In the Geometry Tools, click on the marker option. This will create a point geometry which will show up as an import named “geometry”. Click on the gear icon to configure this import.

We will start by collecting forest points, so name the import forest. Import it as a FeatureCollection, and then click + Property. Name the new property “class” and give it a value of 0. We can also choose a color to represent this class. For a forest class, it is natural to choose a green color. In the future, you can simply choose the color, but for this example enter the specific hexadecimal color code #589400.

Now, in the Geometry Imports, we will see that the import has been renamed forest. Click on it to activate the drawing mode in order to start collecting forest points.

Now, start collecting points over forested areas. Zoom in and out as needed. You can use the satellite basemap to assist you, but the basis of your collection should be the Landsat image. Remember that the more points you collect, the more the classifier will learn from the information you provide. For now, let’s set a goal to collect 25 points per class. Click Exit next to Point drawing when finished.

Repeat the same process for the other classes by creating new layers. Don’t forget to import using the FeatureCollection option as mentioned above. For the developed class, collect points over urban areas. For the water class, collect points over the ocean and other water features. For the herbaceous class, collect points over agricultural fields. Remember to set the “class” property for each class to its corresponding code from the table and click Exit once you finalize collecting points for each class as mentioned above. We will be using the following hexadecimal colors for the other classes: #FF0000 for developed, #1A11FF for water, and #D0741E for herbaceous.

Your training data may look something like this:

You should now have four FeatureCollection imports named forest, developed, water, and herbaceous.

The next step is to combine all the training feature collections into one. Copy and paste the code below to combine them into one FeatureCollection called trainingFeatures. Here, we use the flatten method to avoid having a collection of feature collections—we want individual features within our FeatureCollection.

// training begins
var trainingFeatures = ee.FeatureCollection([
  forest, developed, water, herbaceous
]).flatten();

Now that we have our training points, copy and paste the code below to extract the band information for each class at each point location. First, we define the prediction bands to extract different spectral and thermal information from different bands for each class. Then, we use the sampleRegions method to sample the information from the Landsat image at each point location. This method requires information about the FeatureCollection (our reference points), the property to extract (“class”), and the pixel scale (in meters).

// Define prediction bands
var predictionBands = ['SR_B1','SR_B2','SR_B3','SR_B4','SR_B5','SR_B6','SR_B7','ST_B10'
];

//Sample training points
var classifierTraining = landsat.select(predictionBands)
  .sampleRegions({
      collection: trainingFeatures,
      properties: ['class'],
      scale: 30
  });

Now it is time to choose a classification method. These are algorithms that use your training data to automatically classify all of the land in the desired area (machine learning!). One of the most common algorithms is the Classification and Regression Tree (CART) classifier. Use the code below to implement the CART classifier.

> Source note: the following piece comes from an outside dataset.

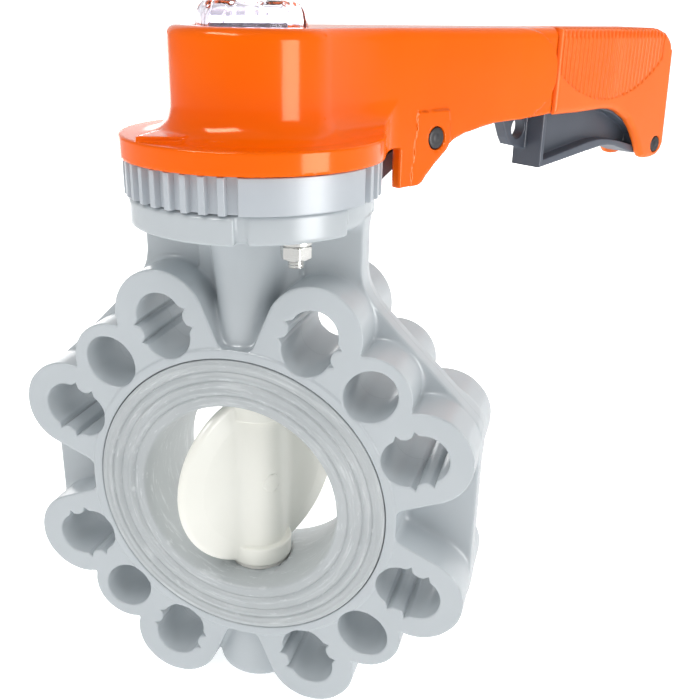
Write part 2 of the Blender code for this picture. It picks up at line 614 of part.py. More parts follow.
def make_indicator(parts, cutters, lever):
    """Dial with a raised bar that lies along the disc, seen through the plug."""
    dial = add("position_indicator", turned("dial", [(0, 173.4), (16.2, 173.4), (16.2, 171.8), (0, 171.8)], 32), parts)
    combine(dial, box("bar", (-15.4, 15.4), (-3.2, 3.2), (172.5, 178.8)), "UNION", cutters)
    combine(dial, rod("screw_room", 6.4, 165, 175.6, 20), "DIFFERENCE", cutters)
    return finish(dial, "indicator_plastic", lever)


def main():
    clear_scene()
    bpy.context.scene.unit_settings.scale_length = 1.0
    parts, cutters = collections()
    make_body(parts, cutters)
    make_liner(parts, cutters)
    make_rack(parts, cutters)
    make_fasteners(parts)
    make_ring("bottom_plug", parts, None, 0.0, 11.7, -92.4, -72.4, "body_plastic")
    make_ring("stem_bush_top", parts, None, 7.8, 11.0, 88.3, 119.0, "bush_plastic")
    make_ring("stem_bush_bottom", parts, None, 5.6, 8.7, -70.0, -48.0, "bush_plastic")

    lever = bpy.data.objects.new("lever_axis", None)
    parts.objects.link(lever)
    make_disc(parts, cutters, lever)
    make_stem(parts, cutters, lever)
    make_seal("o_ring_upper", parts, lever, 66.0)
    make_seal("o_ring_lower", parts, lever, 56.0)
    make_ring("hub_ring_top", parts, lever, 8.2, 12.6, 38.2, 39.6, "bush_plastic")
    make_ring("hub_ring_bottom", parts, lever, 6.0, 12.6, -39.6, -38.2, "bush_plastic")
    make_handle(parts, cutters, lever)
    make_grip(parts, cutters, lever)
    make_plug(parts, cutters, lever)
    make_indicator(parts, cutters, lever)
    make_ring("stem_washer", parts, lever, 3.3, 9.2, 161.3, 163.0, "stainless")
    screw = add("stem_screw", prism("head", [arc(0, 0, 5.8, 0, 300, 5)], 163.3, 168.3), parts)
    combine(screw, rod("shank", 2.6, 150, 165, 12), "UNION", cutters)
    finish(screw, "stainless", lever)

    for builder, pin in ((make_latch, LATCH_PIN), (make_trigger, TRIGGER_PIN)):
        piece = builder(parts, cutters, lever) if builder is make_latch else builder(parts, cutters)
        centre = Vector((pin[0] * MM, 0, pin[1] * MM))
        piece.data.transform(Matrix.Translation(-centre))
        piece.location = centre
        finish(piece, "trigger_plastic", lever)
    for name, pin, radius, half in (("latch_pin", LATCH_PIN, 4.4, 17.5), ("trigger_pin", TRIGGER_PIN, 4.1, 13.0)):
        bar = add(name, rod(name, radius, -half, half, 20, "Y", pin), parts)
        finish(bar, "pin_black", lever)
    spring = coil_spring("latch_spring", parts, 122.0, 3.6, 0.55, 147.8, 171.8, 5)
    spring.data.materials.append(material("stainless"))
    spring.parent = lever
    lever.rotation_euler = (0.0, 0.0, math.radians(REST_DEG))


main()
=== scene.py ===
# %% [markdown]
# # A lever-operated plastic butterfly valve
# The valve is already packed as a fixed frame of twenty-nine solids on four bodies: the
# valve body, the lever with all that turns on the stem, the latch and the trigger.
# This lesson puts the moulded look round that frame. Most parts of the real valve are
# injection mouldings, so every wall meets the next in a small fillet and no rim is knife sharp.

import json
import math

import bpy
import numpy as np
from mathutils import Matrix

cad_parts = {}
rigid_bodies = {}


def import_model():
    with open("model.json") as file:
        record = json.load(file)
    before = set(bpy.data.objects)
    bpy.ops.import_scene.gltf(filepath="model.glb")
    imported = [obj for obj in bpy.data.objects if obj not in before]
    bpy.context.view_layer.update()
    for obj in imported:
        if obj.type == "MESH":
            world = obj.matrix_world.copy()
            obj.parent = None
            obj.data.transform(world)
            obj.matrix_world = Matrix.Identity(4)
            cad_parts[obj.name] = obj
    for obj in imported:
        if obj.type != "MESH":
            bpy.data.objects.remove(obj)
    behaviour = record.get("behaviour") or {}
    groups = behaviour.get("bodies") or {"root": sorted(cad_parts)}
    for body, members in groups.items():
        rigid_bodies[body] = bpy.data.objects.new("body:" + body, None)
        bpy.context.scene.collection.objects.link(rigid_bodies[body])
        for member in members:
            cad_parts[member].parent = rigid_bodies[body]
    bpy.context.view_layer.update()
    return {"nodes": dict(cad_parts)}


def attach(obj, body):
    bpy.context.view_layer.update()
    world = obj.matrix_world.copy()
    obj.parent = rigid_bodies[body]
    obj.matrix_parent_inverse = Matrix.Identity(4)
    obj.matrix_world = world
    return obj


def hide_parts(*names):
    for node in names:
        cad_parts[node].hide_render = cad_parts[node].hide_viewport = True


for start_up in list(bpy.data.objects):
    bpy.data.objects.remove(start_up, do_unlink=True)
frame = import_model()

# %% [markdown]
# All shapes below are worked out in millimetres and turned into metres only when a mesh is
# written. The lever and what turns with it are drawn in the lever's own frame, with X along
# the arm, and then swung round the stem by the angle at which the lever stands.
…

// Train a CART classifier
var classifier = ee.Classifier.smileCart().train({
  features: classifierTraining,
  classProperty: 'class',
  inputProperties: predictionBands
})

Now that you’ve trained the classifier, simply use the code below to classify the Landsat image and add it to the Map.

// Classify the landsat image
var classified = landsat.select(predictionBands).classify(classifier);

// Define classification image visualization parameters
var classificationVis = {
  min: 0,
  max: 3,
  palette: ['589400','ff0000','1a11ff','d0741e']
};

// Add the classified image to the map
Map.addLayer(classified, classificationVis, 'CART classified')

Phew! We just learned a lot! Slow down, look through the code line by line, and think about what each chunk does. In summary:

We imported a LANDSAT image then filtered it by date and location. Then we added this image as a layer to the map
We created point geometries to use as training points for our classification algorithm (using a simple point and click technique!)
We added these training points to a variable called trainingFeatures, then added bands to our variable predicitonBands for our classifier to use.
We used these variables as inputs to train our CART classifier
Our classifier is now trained, so we used it to classify the rest of our image automatically and display the results!

Results

Inspect the result: Activate the Landsat composite layer and the satellite basemap to overlay with the classified images. Change the layers’ transparency to inspect some areas. What do you notice? The result might not look very satisfactory in some areas (e.g., confusion between developed and herbaceous classes). Why do you think this is happening?

Here are some ways we can improve our classification code:

Collect more training data We can try incorporating more points to have a more representative sample of the classes.

Try other classifiers If a classifier’s results are unsatisfying, we can try some of the other classifiers in Earth Engine to see if the result is better or different.
Expand the collection location It is good practice to collect points across the entire image and not just focus on one location. Also, look for pixels of the same class that show variability (e.g., for the developed class, building rooftops look different than house rooftops; for the herbaceous class, crop fields show distinctive seasonality/phenology).
Add more predictors We can try adding spectral indices to the input variables; this way, we are feeding the classifier new, unique information about each class. For example, there is a good chance that a vegetation index specialized for detecting vegetation health (e.g., NDVI) would improve the developed versus herbaceous classification.

Recap

This training was jam packed.

Here’s what we learned in this training:

Classification algorithms are useful for determining land cover and resource management in a region - and can be automated through machine learning!
We simply import an image, collect training points, train the classifier, then apply the trained classifier to the rest of our image

New code elements:

There are a plethora of new code elements here. This is a great code to copy and paste, then alter as you see fit for your application. Add more classes or take some away! Change the colors if you’d like. Be creative in classifying new, meaningful things for your application.